# Aim
From the records below, transcribe only the lines running from the one with "purse.position.set(-centre.x, -centre.y, -bounds.min.z);" through the one with "points = [vertex.co". Keep both of those end lines.

--- Start ---

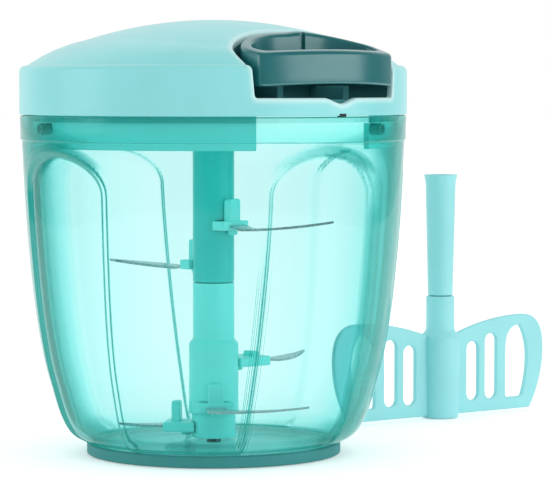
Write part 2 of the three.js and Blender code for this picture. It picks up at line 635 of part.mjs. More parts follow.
function coverShape() {
  const inside = underDome(LID_WALL, LID_BOTTOM - OVERRUN);
  let shape = underDome(0, LID_BOTTOM).subtract(inside);
  const bossBottom = PLATE_TOP + GAP;
  const bossRadius = SCREW_RADIUS + GAP + SCREW_BOSS_WALL;
  const reach = underDome(LID_WALL / 2, bossBottom);
  for (const turn of SCREW_TURNS) {
    const boss = bar(screwPlace(turn, bossBottom - OVERRUN), screwPlace(turn, CROWN_TOP), bossRadius);
    shape = shape.add(boss.intersect(reach));
  }
  shape = shape.add(disc(SPOOL_BORE + AXLE_BOSS_WALL, CUP_TOP + GAP, CROWN_TOP - LID_WALL / 2));
  shape = shape.subtract(disc(SPOOL_BORE, CUP_TOP - OVERRUN, CUP_TOP + AXLE_SEAT + GAP));
  const holeTop = LID_BOTTOM + SCREW_LENGTH + GAP;
  for (const turn of SCREW_TURNS) {
    const hole = bar(screwPlace(turn, bossBottom - OVERRUN), screwPlace(turn, holeTop), SCREW_RADIUS + GAP);
    shape = shape.subtract(hole);
  }
  shape = shape.subtract(upright(recessOutline(RECESS_CLEARANCE), RECESS_LIP, CROWN_TOP + OVERRUN));
  shape = shape.subtract(recessDip());
  const markTop = LID_BOTTOM + MARK_HEIGHT;
  return shape.subtract(block(
    new THREE.Vector3(MARK_SIDE - MARK_WIDTH / 2, -LID_RADIUS - OVERRUN, LID_BOTTOM - OVERRUN),
    new THREE.Vector3(MARK_SIDE + MARK_WIDTH / 2, -LID_RADIUS + LID_WALL + OVERRUN, markTop),
  ));
}

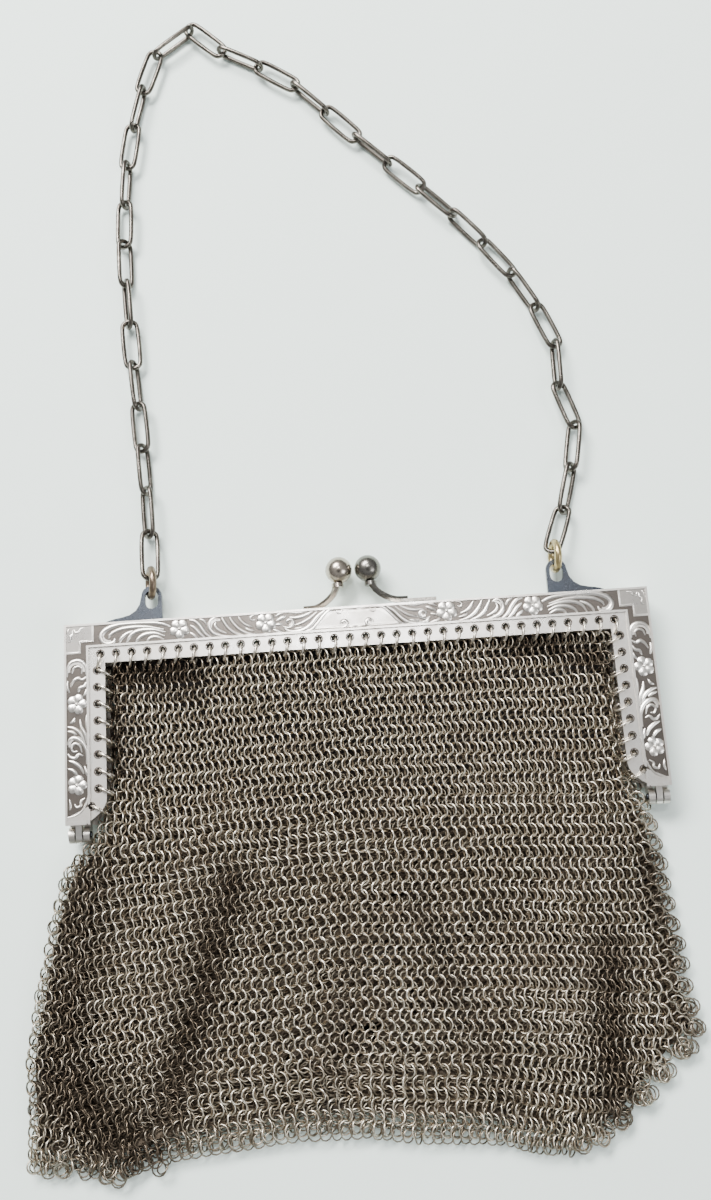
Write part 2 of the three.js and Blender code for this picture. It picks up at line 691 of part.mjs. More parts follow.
// The origin is at the middle of the purse's box, on the surface it lies on.
purse.updateMatrixWorld(true);
const bounds = new THREE.Box3().setFromObject(purse, true);
const centre = bounds.getCenter(new THREE.Vector3());
purse.position.set(-centre.x, -centre.y, -bounds.min.z);
purse.updateMatrixWorld(true);

export default purse;
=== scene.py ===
# %% [markdown]
# # A metal mesh purse
#
# The purse lies on its back on a pale surface: a hinged frame with raised ornament, a kiss clasp of two
# balls, a carrying chain of oval links, and a soft bag of ring mail. The frame, the clasp and the chain are
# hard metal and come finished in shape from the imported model. The mail is what this lesson builds: about
# nine thousand small wire rings, laid in the pattern of mail. The lesson goes from the camera and the
# light, through the metals, to the mail.

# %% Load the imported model
import math
import random

import bmesh
import bpy
from mathutils import Matrix, Vector, noise
from mathutils.bvhtree import BVHTree


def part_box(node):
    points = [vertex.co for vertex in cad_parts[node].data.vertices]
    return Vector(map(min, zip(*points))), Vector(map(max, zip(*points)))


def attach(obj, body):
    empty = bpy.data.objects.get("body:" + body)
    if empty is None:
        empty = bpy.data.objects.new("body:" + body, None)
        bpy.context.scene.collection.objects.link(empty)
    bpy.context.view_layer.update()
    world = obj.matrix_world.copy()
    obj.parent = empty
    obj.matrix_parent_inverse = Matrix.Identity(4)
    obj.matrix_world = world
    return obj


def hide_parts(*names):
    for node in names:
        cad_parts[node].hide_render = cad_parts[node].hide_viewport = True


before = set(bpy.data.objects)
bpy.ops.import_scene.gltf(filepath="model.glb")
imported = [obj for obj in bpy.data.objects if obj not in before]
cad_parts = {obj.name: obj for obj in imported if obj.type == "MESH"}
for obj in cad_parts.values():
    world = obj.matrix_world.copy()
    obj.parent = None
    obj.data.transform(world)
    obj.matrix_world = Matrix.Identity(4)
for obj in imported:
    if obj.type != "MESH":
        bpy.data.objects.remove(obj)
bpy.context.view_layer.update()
MM = 0.001
frame_low, frame_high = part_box("frame_front")
FRAME_DEPTH = 9.0
HOME = Vector(((frame_low.x + frame_high.x) / 2, frame_high.y, frame_high.z - FRAME_DEPTH * MM))


def place(x, y, z):
    """A point in millimetres from the middle of the frame's top edge, on the surface that it lies on."""
    return HOME + Vector((x, y, z)) * MM


# %% [markdown]
# ## Camera
#
# The picture was taken by hand from above: the camera stands a little towards the hem, leans away from
# straight down, and is rolled slightly. The lens and the lean of eleven degrees are assumed: ten to thirteen
# degrees would suit the frame's legs nearly as well, because legs that spread look like legs seen from a
# slant. With those two held, the other angles and the distance were fitted to the corners of the frame and
# to its holes. A camera is easiest to aim from its three axes, so they are worked out here and put in its
# matrix.

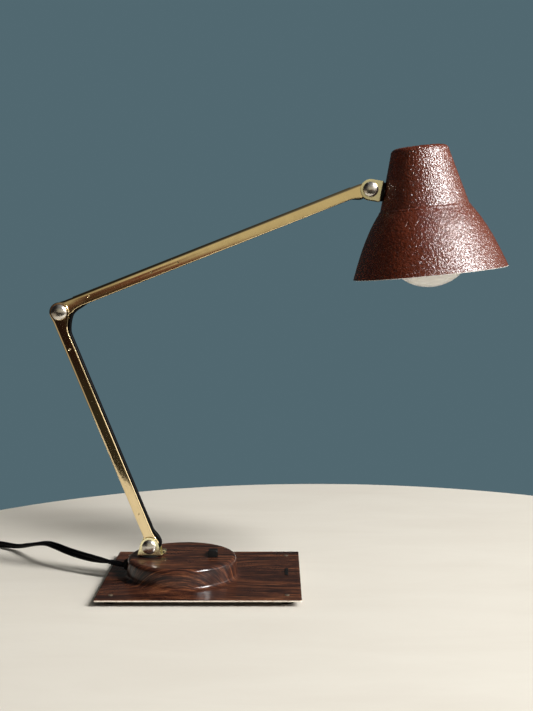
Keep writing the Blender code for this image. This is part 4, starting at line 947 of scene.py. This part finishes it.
def wrinkle(p):
    """Height of the wrinkle finish at a point in mm: worm-like ridges about 1.5 mm apart."""
    w = noise.noise_vector(p * 0.5) * 0.9
    q = (p + w) * 0.66
    a = 1.0 - abs(noise.noise(q)) * 3.2
    b = noise.noise(p * 1.15 + Vector((7.1, 3.3, 9.7)))
    return max(a, -0.4) * 0.62 + b * 0.5


def build_shade():
    steps = 520
    outer = shade_line(0.62)
    coarse = shade_line(3.0)
    inner = inset(coarse, SHADE_T)
    inner[-1] = (SHADE_RIM_R - SHADE_T * 0.95, 0.02)
    bm = bmesh.new()
    rings = []
    for idx, (r, z) in enumerate(outer):
        if r < 1e-6:
            rings.append([bm.verts.new((0, 0, z * MM))])
            continue
        a, b = outer[idx - 1], outer[min(idx + 1, len(outer) - 1)]
        dx, dz = b[0] - a[0], b[1] - a[1]
        m = hypot(dx, dz)
        nr, nz = -dz / m, dx / m
        fade = min(1.0, max(z, 0.0) / 1.2)
        row = []
        for k in range(steps):
            t = 2 * pi * k / steps
            p = Vector((r * cos(t), r * sin(t), z))
            h = 0.36 * fade * wrinkle(p) - 0.15
            row.append(bm.verts.new(((r + nr * h) * cos(t) * MM, (r + nr * h) * sin(t) * MM, (z + nz * h) * MM)))
        rings.append(row)
    n_out = len(rings)
    edge = [(bell_r(0.45) - 0.1, 0.45), (bell_r(0.35) + 0.08, 0.36), (SHADE_RIM_R + 0.05, 0.12), (SHADE_RIM_R - 0.4, -0.02), (SHADE_RIM_R - 0.68, 0.04)]
    for v in rings.pop():
        bm.verts.remove(v)
    for r, z in edge + inner[::-1]:
        if r < 1e-6:
            rings.append([bm.verts.new((0, 0, z * MM))])
        else:
            rings.append([bm.verts.new((r * MM * cos(2 * pi * k / steps), r * MM * sin(2 * pi * k / steps), z * MM)) for k in range(steps)])
    for i, (a, b) in enumerate(zip(rings, rings[1:])):
        for k in range(steps):
            j = (k + 1) % steps
            face = []
            for v in (a[k % len(a)], a[j % len(a)], b[j % len(b)], b[k % len(b)]):
                if v not in face:
                    face.append(v)
            if len(face) > 2:
                f = bm.faces.new(face)
                f.material_index = 1 if i >= n_out else 0
    obj = to_object("shade_shell", bm, [M_PAINT, M_WHITE], 60)
    tool = rod_cutter(3.75, 8, (1, 0, 0), (WALL, 0, 0), 40)
    tool.transform(T_SHADE.inverted() @ T_ROLL)
    combine(obj, [('DIFFERENCE', tool)], 60)
    return put(obj, "shade_head", T_SHADE, ["shade"])


shade = build_shade()

# ------------------------------------------------------------------ bulb
BULB_LOW, FACE_R, CHEEK_R, CHEEK_AT = -11.7, 38.3, 14.0, (17.75, 10.0)
line = [tuple(p) for p in smooth_path([(11.3, 76.0), (11.4, 61.0), (14.5, 50.5), (22.5, 34.0), (29.0, 20.0), (31.75, 10.0)], 8)]
line += arc(*CHEEK_AT, CHEEK_R, -4, -43.1, 10)
meet = 46.9
line += [(FACE_R * sin(radians(a)), BULB_LOW + FACE_R - FACE_R * cos(radians(a))) for a in [meet - meet * k / 20 for k in range(0, 20)] if FACE_R * sin(radians(a)) < line[-1][0] - 0.4]
line += [(0.0, BULB_LOW)]
line_in = inset(line, 0.9)
line_in[-1] = (0.0, BULB_LOW + 0.9)
line_in[0] = (line[0][0] - 0.9, line[0][1])
bulb = lathe("bulb", line_in[::-1] + line, M_BULB, 96, 60)
put(bulb, "shade_head", T_SHADE @ shift((0, 0, 76)) @ Matrix.Rotation(radians(-1.0), 4, "Y") @ shift((0, 0, -76)), ["bulb_glass"])

# ------------------------------------------------------------------ lamp wire
WIRE_W, WIRE_T = 2.45, 1.5


def wire_piece(name, points, per_leg=8):
    return to_object(name, ribbon_bm(smooth_path(points, per_leg), WIRE_W, WIRE_T), M_CORD, 50)


def world(matrix, p):
    return (matrix @ (Vector(p) * MM)) / MM


WX_LOW, WZ_UP = 6.6, 0.4
low_a, low_b = world(T_LOWER, (WX_LOW, 0, 26)), world(T_LOWER, (WX_LOW, 0, E_Z - 27))
wire = wire_piece("wire_lower", [low_a, world(T_LOWER, (WX_LOW, 0, 60)), world(T_LOWER, (WX_LOW, 0, 140)), low_b])
put(wire, "lower_arm", nodes=["lower_arm_wire"])
up_a, up_b = world(T_UPPER, (27, 0, WZ_UP)), world(T_UPPER, (H_X - 27, 0, WZ_UP))
wire = wire_piece("wire_upper", [up_a, world(T_UPPER, (90, 0, WZ_UP)), world(T_UPPER, (190, 0, WZ_UP)), up_b])
put(wire, "upper_arm", nodes=["upper_arm_wire"])

B, E, H = PIVOT_BASE, PIVOT_ELBOW, PIVOT_HEAD


def from_pivot(p, x, z):
    return (p.x + x, 0, p.z + z)


base_pts = [(B.x, 0, BOSS_TOP - 3.0), (B.x, 0, BOSS_TOP + 2.4), from_pivot(B, 1.6, -4.9), from_pivot(B, 5.2, -3.6), from_pivot(B, 8.3, 0.4),
            from_pivot(B, 8.2, 4.4), from_pivot(B, 5.7, 8.6), from_pivot(B, 2.3, 12.8), world(T_LOWER, (WX_LOW + 0.1, 0, 19)), low_a]
wire = wire_piece("wire_base", base_pts)
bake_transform(wire)
elbow_pts = [low_b, world(T_LOWER, (WX_LOW + 0.2, 0, E_Z - 19)), from_pivot(E, 7.7, -11.2), from_pivot(E, 8.6, -5.6), from_pivot(E, 10.2, -1.2),
             from_pivot(E, 13.6, 2.4), from_pivot(E, 18.0, 5.2), up_a]
wire = wire_piece("wire_elbow", elbow_pts)
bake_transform(wire)
head_pts = [up_b, world(T_UPPER, (H_X - 18, 0, -0.2)), world(T_UPPER, (H_X - 10, 0, -3.2)), world(T_HEAD, (-3.2, 0, -5.0)), world(T_HEAD, (2.0, 0, -4.9)),
            world(T_HEAD, (5.2, 0, -2.4)), world(T_HEAD, (8.0, 0, -0.2)), world(T_HEAD, (14.8, 0, 0))]
wire = wire_piece("wire_head", head_pts)
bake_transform(wire)

# ------------------------------------------------------------------ stage, light, camera
bm = bmesh.new()
ring_pts = [bm.verts.new((0.106 + 0.504 * cos(2 * pi * k / 256), max(-0.445, -0.095 + 0.504 * sin(2 * pi * k / 256)), 0.0)) for k in range(256)]
bm.faces.new(ring_pts)
low = bmesh.ops.extrude_face_region(bm, geom=list(bm.faces))
for v in [g for g in low["geom"] if isinstance(g, bmesh.types.BMVert)]:
    v.co.z -= 0.02
m_floor, t, b = new_material("pale_floor", Roughness=0.6, Specular_IOR_Level=0.3)
n = noise_tex(t, where(t, (5, 16, 5)), 1.0, 5.0, 0.6, 0.6)
n2 = noise_tex(t, where(t, (300, 300, 300)), 1.0, 4.0, 0.6)
link(t, mix(t, remap(t, n, 0.35, 0.7), (0.72, 0.69, 0.62), (0.68, 0.645, 0.575)), b, "Base Color")
bump(t, b, n2, 0.00005, 0.3)
floor = to_object("floor", bm, m_floor, 30)


def area(name, at, aim, size, power, colour=(1, 1, 1), size_y=None):
    light = bpy.data.lights.new(name, 'AREA')
    light.energy = power
    light.color = colour
    light.size = size
    if size_y:
        light.shape = 'RECTANGLE'
        light.size_y = size_y
    obj = bpy.data.objects.new(name, light)
    bpy.context.scene.collection.objects.link(obj)
    obj.location = at
    obj.rotation_mode = 'QUATERNION'
    obj.rotation_quaternion = (Vector(aim) - Vector(at)).to_track_quat('-Z', 'Y')
    return obj


area("key", (2.45, -1.42, 2.15), (0.08, 0.0, 0.15), 0.5, 195.0, (1.0, 0.98, 0.955), 1.6)
gloss = area("gloss_panel", (2.3, -1.93, 2.05), (0.05, 0.0, 0.1), 1.3, 160.0, (0.985, 0.975, 1.0), 0.5)
gloss.visible_diffuse = False
area("side", (1.75, 0.0, 0.55), (0.05, 0.0, 0.14), 1.3, 8.5, (1.0, 0.965, 0.93), 0.8)

w = bpy.data.worlds.new("room")
bpy.context.scene.world = w
w.use_nodes = True
t = w.node_tree
back = t.nodes["Background"]
geo = add(t, "ShaderNodeTexCoord")
xyz = add(t, "ShaderNodeSeparateXYZ", {0: geo.outputs["Generated"]})
north = remap(t, xyz.outputs["Y"], -0.3, 0.5)
side = remap(t, xyz.outputs["X"], -0.35, 0.6)
height = xyz.outputs["Z"]
low_room = ramp(t, remap(t, height, -0.15, 0.15), [(0.10, (0.030, 0.026, 0.017)), (0.25, (0.016, 0.004, 0.003)), (0.345, (0.018, 0.008, 0.005)),
                                                 (0.37, (0.055, 0.048, 0.028)), (0.42, (0.050, 0.022, 0.013)), (0.455, (0.12, 0.018, 0.012)),
                                                 (0.507, (0.12, 0.020, 0.013)), (0.545, (0.52, 0.48, 0.35))])
warm = low_room
left_low = mix(t, remap(t, xyz.outputs["X"], -0.3, -0.6), (0.0, 0.0, 0.0), (0.42, 0.36, 0.27))
left_low = mix(t, remap(t, height, -0.12, -0.2), (0.0, 0.0, 0.0), left_low)
above = mix(t, remap(t, height, 0.10, 0.5), warm, (0.15, 0.15, 0.147))
dim = mix(t, remap(t, xyz.outputs["X"], -0.42, -0.12), (0.012, 0.009, 0.008), above)
dim = mix(t, 1.0, dim, left_low, "ADD")
room = mix(t, north, dim, mix(t, side, (0.025, 0.036, 0.042), (0.30, 0.29, 0.26)))
path = add(t, "ShaderNodeLightPath")
room = mix(t, maths(t, "MULTIPLY", remap(t, xyz.outputs["Y"], 0.55, 0.9), remap(t, height, 0.7, 0.3)), room, (0.055, 0.055, 0.052))
seen = mix(t, path.outputs["Is Camera Ray"], room, (0.083, 0.139, 0.163))
t.links.new(seen, back.inputs["Color"])
back.inputs["Strength"].default_value = 1.0

cam_data = bpy.data.cameras.new("camera")
cam_data.lens = 36.0 * 1068.0 / 711.0
cam_data.sensor_width = 36.0
cam_data.sensor_fit = 'AUTO'
cam_data.clip_start, cam_data.clip_end = 0.05, 20.0
cam = bpy.data.objects.new("camera", cam_data)
bpy.context.scene.collection.objects.link(cam)
pitch, yaw, roll = radians(4.699), radians(0.589), radians(-0.192)
fwd = Vector((-sin(yaw) * cos(pitch), cos(yaw) * cos(pitch), -sin(pitch)))
right_v = Vector((cos(yaw), sin(yaw), 0))
up_v = right_v.cross(fwd)
rr = right_v * cos(roll) + up_v * sin(roll)
uu = -right_v * sin(roll) + up_v * cos(roll)
cam.matrix_world = Matrix.Translation((0.06355, -0.89505, 0.26679)) @ Matrix((rr, uu, -fwd)).transposed().to_4x4()
bpy.context.scene.camera = cam
bpy.context.scene.view_settings.view_transform = 'Standard'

--- End ---

# Task solution
purse.position.set(-centre.x, -centre.y, -bounds.min.z);
purse.updateMatrixWorld(true);

export default purse;
=== scene.py ===
# %% [markdown]
# # A metal mesh purse
#
# The purse lies on its back on a pale surface: a hinged frame with raised ornament, a kiss clasp of two
# balls, a carrying chain of oval links, and a soft bag of ring mail. The frame, the clasp and the chain are
# hard metal and come finished in shape from the imported model. The mail is what this lesson builds: about
# nine thousand small wire rings, laid in the pattern of mail. The lesson goes from the camera and the
# light, through the metals, to the mail.

# %% Load the imported model
import math
import random

import bmesh
import bpy
from mathutils import Matrix, Vector, noise
from mathutils.bvhtree import BVHTree


def part_box(node):
    points = [vertex.co for vertex in cad_parts[node].data.vertices]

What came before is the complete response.